A cereja no topo do bolo que a TVI oferece todas as sextas-feiras à noite aos que resistem até ao fim de tamanha tortura – à qual se junta a inadjectivável aparência da pivot – é o comentário de Vasco Pulido Valente. Para esse, confesso, não sobrou dentro de mim uma réstia de paciência e tudo por causa da badalada entrevista a um senhor cujo nome não fixei (não é grave, certamente ouvirei falar dele ininterruptamente durante as próximas semanas), mas sobre quem tudo o que interessa saber é que conduz um Bentley e é tio de José Sócrates, a quem trata por «Zezito».
Trata-se da mesma pessoa que terá proferido as declarações que põem em causa o que o Primeiro-Ministro anda a apregoar desde 2005. O tio de Zezito afirma que foi ele próprio a entabular conversações com os representantes da Smith&Pedro para a realização de uma reunião entre estes e o então ministro do ambiente, reunião essa que este último nega ter ocorrido, garantindo até que não conhece Charles Smith. O tio de Zezito anda, portanto, a tramá-lo, tal como no passado fizeram outros, não se sabe ao certo porquê, embora no interior da sua cabecinha cada português – esse perito em investigação criminal com faro para detectar a marosca mais apurado do que o de um perdigueiro – tenha uma explicação diferente para tal.

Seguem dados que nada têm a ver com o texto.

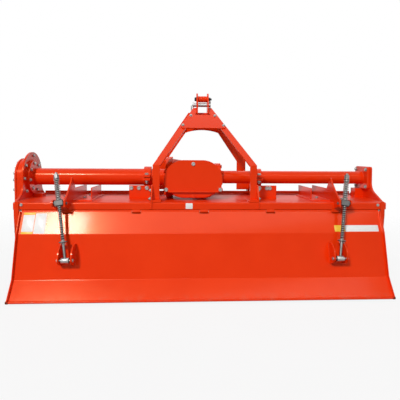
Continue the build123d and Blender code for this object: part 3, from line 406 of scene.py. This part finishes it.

Quer em entrevistas dadas pelo tio, quer um pouco por toda a parte, facto é que Zezito dá que falar. Depois das especulações sobre a sua orientação sexual, das dúvidas que rodearam a sua licenciatura em Engenharia na Universidade Independente, da celeuma causada pelos projectos improváveis que aprovou na Covilhã e de um pedido de desculpas público a que se viu submetido por causa de umas proibidas fumaças num avião, Sócrates vê-se novamente a braços com as especulações de uma imprensa sequiosa de escândalos e, talvez por isso, nem sempre muito rigorosa e com uma investigação criminal que se antevê prudente mas incisiva ao seu passado político.
Qualificando as polémicas que envolvem o Primeiro-Ministro há quem fale em «campanha negra», «cabala política», «ignomínia». A verdade contudo, é que apesar de tanto cheirar a esturro, José Sócrates parece nunca sair chamuscado. A principal prova de fogo será alcançar a vitória nas eleições legislativas deste ano, mas não será, certamente, a última. Sócrates parece ser uma caixinha de surpresas cheia de esqueletos no armário e sempre que um abana, o Primeiro-Ministro queixa-se de «perseguição». E o azar de Zezito é tanto que, mesmo com um sem-número de inimigos políticos, logo a bomba haveria de estoirar graças às inteligentes frases de um... tio. Com uma família assim, quem é que precisa de oposição? Não há pachorra, indeed.